■ **SHORT EXERCISE**
Would you copy out the whole listing exactly as given?

◇ ◇ ◇ ◇

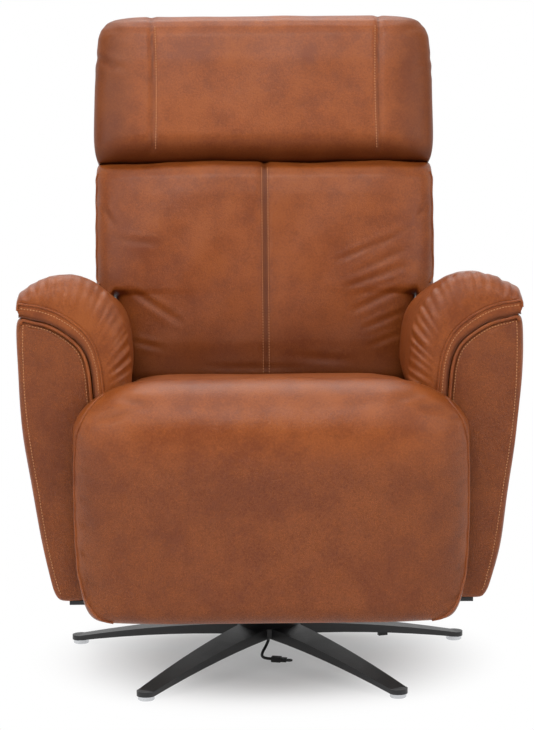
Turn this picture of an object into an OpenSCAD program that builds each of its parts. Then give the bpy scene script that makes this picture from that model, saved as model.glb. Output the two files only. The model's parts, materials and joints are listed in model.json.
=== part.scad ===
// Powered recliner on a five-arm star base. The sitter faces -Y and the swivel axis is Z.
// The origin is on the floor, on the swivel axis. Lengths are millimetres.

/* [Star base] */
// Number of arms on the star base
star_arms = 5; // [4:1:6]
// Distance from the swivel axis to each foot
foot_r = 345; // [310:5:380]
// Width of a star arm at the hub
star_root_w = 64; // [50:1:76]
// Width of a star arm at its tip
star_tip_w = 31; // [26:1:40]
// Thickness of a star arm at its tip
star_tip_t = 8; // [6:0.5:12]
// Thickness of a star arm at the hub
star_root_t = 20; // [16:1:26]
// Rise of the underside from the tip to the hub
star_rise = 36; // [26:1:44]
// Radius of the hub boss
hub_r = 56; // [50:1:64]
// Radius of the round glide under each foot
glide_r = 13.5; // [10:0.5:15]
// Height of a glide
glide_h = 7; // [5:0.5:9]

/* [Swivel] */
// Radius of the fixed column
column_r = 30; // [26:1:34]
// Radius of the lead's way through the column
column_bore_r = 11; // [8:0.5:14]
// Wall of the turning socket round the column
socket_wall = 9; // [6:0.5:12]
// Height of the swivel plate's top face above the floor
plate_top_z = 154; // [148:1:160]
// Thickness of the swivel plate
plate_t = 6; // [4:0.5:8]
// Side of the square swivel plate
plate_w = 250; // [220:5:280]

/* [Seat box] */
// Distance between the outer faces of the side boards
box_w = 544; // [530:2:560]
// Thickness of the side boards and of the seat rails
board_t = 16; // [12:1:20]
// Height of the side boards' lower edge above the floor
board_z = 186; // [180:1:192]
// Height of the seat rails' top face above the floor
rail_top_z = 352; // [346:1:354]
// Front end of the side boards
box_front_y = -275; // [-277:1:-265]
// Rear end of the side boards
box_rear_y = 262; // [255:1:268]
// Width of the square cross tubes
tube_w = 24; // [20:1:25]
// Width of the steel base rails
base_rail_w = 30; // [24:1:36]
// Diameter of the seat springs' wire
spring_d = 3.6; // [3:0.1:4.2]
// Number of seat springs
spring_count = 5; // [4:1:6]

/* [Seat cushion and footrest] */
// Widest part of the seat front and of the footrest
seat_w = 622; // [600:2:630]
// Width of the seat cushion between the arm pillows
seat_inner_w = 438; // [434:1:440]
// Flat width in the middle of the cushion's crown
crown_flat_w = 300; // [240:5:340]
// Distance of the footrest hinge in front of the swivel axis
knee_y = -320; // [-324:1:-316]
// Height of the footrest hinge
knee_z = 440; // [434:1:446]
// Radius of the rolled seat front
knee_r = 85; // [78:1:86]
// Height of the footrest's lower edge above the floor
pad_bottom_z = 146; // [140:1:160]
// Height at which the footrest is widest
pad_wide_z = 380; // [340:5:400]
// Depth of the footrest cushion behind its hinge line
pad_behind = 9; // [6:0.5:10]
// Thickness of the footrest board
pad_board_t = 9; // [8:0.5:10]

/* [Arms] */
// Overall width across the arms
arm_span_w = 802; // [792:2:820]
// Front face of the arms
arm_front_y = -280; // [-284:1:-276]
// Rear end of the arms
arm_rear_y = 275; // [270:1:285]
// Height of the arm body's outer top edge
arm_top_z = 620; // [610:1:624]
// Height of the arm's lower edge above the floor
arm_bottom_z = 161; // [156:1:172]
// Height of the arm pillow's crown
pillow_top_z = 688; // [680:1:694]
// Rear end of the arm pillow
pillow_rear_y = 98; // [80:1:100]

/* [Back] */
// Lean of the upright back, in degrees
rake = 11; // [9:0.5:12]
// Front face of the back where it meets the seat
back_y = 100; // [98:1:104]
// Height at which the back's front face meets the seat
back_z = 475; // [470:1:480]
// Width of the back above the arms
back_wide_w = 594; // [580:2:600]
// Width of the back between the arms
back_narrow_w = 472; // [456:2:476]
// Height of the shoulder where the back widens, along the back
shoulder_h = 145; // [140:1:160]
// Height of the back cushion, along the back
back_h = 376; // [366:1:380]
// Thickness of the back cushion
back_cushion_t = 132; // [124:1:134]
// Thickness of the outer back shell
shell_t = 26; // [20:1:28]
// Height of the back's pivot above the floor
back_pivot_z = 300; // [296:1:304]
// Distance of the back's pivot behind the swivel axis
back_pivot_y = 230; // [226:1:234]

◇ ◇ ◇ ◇

■ **SOLUTION TO THIS PROBLEM**
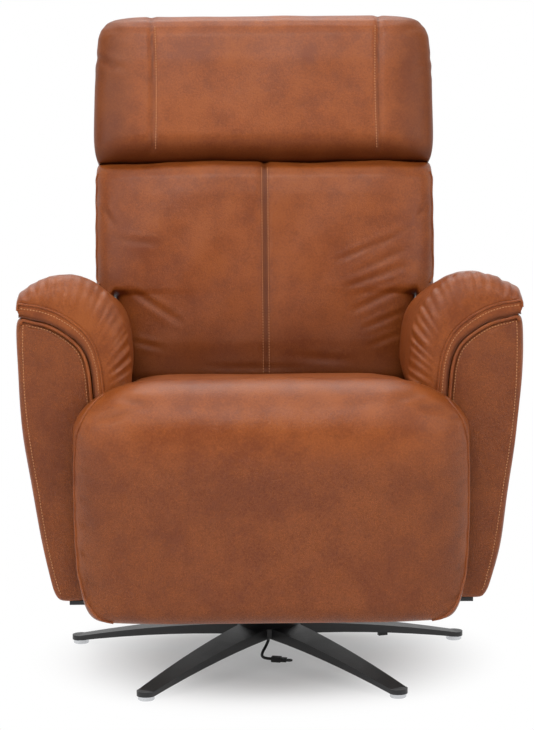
Turn this picture of an object into an OpenSCAD program that builds each of its parts. Then give the bpy scene script that makes this picture from that model, saved as model.glb. Output the two files only. The model's parts, materials and joints are listed in model.json.
=== part.scad ===
// Powered recliner on a five-arm star base. The sitter faces -Y and the swivel axis is Z.
// The origin is on the floor, on the swivel axis. Lengths are millimetres.

/* [Star base] */
// Number of arms on the star base
star_arms = 5; // [4:1:6]
// Distance from the swivel axis to each foot
foot_r = 345; // [310:5:380]
// Width of a star arm at the hub
star_root_w = 64; // [50:1:76]
// Width of a star arm at its tip
star_tip_w = 31; // [26:1:40]
// Thickness of a star arm at its tip
star_tip_t = 8; // [6:0.5:12]
// Thickness of a star arm at the hub
star_root_t = 20; // [16:1:26]
// Rise of the underside from the tip to the hub
star_rise = 36; // [26:1:44]
// Radius of the hub boss
hub_r = 56; // [50:1:64]
// Radius of the round glide under each foot
glide_r = 13.5; // [10:0.5:15]
// Height of a glide
glide_h = 7; // [5:0.5:9]

/* [Swivel] */
// Radius of the fixed column
column_r = 30; // [26:1:34]
// Radius of the lead's way through the column
column_bore_r = 11; // [8:0.5:14]
// Wall of the turning socket round the column
socket_wall = 9; // [6:0.5:12]
// Height of the swivel plate's top face above the floor
plate_top_z = 154; // [148:1:160]
// Thickness of the swivel plate
plate_t = 6; // [4:0.5:8]
// Side of the square swivel plate
plate_w = 250; // [220:5:280]

/* [Seat box] */
// Distance between the outer faces of the side boards
box_w = 544; // [530:2:560]
// Thickness of the side boards and of the seat rails
board_t = 16; // [12:1:20]
// Height of the side boards' lower edge above the floor
board_z = 186; // [180:1:192]
// Height of the seat rails' top face above the floor
rail_top_z = 352; // [346:1:354]
// Front end of the side boards
box_front_y = -275; // [-277:1:-265]
// Rear end of the side boards
box_rear_y = 262; // [255:1:268]
// Width of the square cross tubes
tube_w = 24; // [20:1:25]
// Width of the steel base rails
base_rail_w = 30; // [24:1:36]
// Diameter of the seat springs' wire
spring_d = 3.6; // [3:0.1:4.2]
// Number of seat springs
spring_count = 5; // [4:1:6]

/* [Seat cushion and footrest] */
// Widest part of the seat front and of the footrest
seat_w = 622; // [600:2:630]
// Width of the seat cushion between the arm pillows
seat_inner_w = 438; // [434:1:440]
// Flat width in the middle of the cushion's crown
crown_flat_w = 300; // [240:5:340]
// Distance of the footrest hinge in front of the swivel axis
knee_y = -320; // [-324:1:-316]
// Height of the footrest hinge
knee_z = 440; // [434:1:446]
// Radius of the rolled seat front
knee_r = 85; // [78:1:86]
// Height of the footrest's lower edge above the floor
pad_bottom_z = 146; // [140:1:160]
// Height at which the footrest is widest
pad_wide_z = 380; // [340:5:400]
// Depth of the footrest cushion behind its hinge line
pad_behind = 9; // [6:0.5:10]
// Thickness of the footrest board
pad_board_t = 9; // [8:0.5:10]

/* [Arms] */
// Overall width across the arms
arm_span_w = 802; // [792:2:820]
// Front face of the arms
arm_front_y = -280; // [-284:1:-276]
// Rear end of the arms
arm_rear_y = 275; // [270:1:285]
// Height of the arm body's outer top edge
arm_top_z = 620; // [610:1:624]
// Height of the arm's lower edge above the floor
arm_bottom_z = 161; // [156:1:172]
// Height of the arm pillow's crown
pillow_top_z = 688; // [680:1:694]
// Rear end of the arm pillow
pillow_rear_y = 98; // [80:1:100]

/* [Back] */
// Lean of the upright back, in degrees
rake = 11; // [9:0.5:12]
// Front face of the back where it meets the seat
back_y = 100; // [98:1:104]
// Height at which the back's front face meets the seat
back_z = 475; // [470:1:480]
// Width of the back above the arms
back_wide_w = 594; // [580:2:600]
// Width of the back between the arms
back_narrow_w = 472; // [456:2:476]
// Height of the shoulder where the back widens, along the back
shoulder_h = 145; // [140:1:160]
// Height of the back cushion, along the back
back_h = 376; // [366:1:380]
// Thickness of the back cushion
back_cushion_t = 132; // [124:1:134]
// Thickness of the outer back shell
shell_t = 26; // [20:1:28]
// Height of the back's pivot above the floor
back_pivot_z = 300; // [296:1:304]
// Distance of the back's pivot behind the swivel axis
back_pivot_y = 230; // [226:1:234]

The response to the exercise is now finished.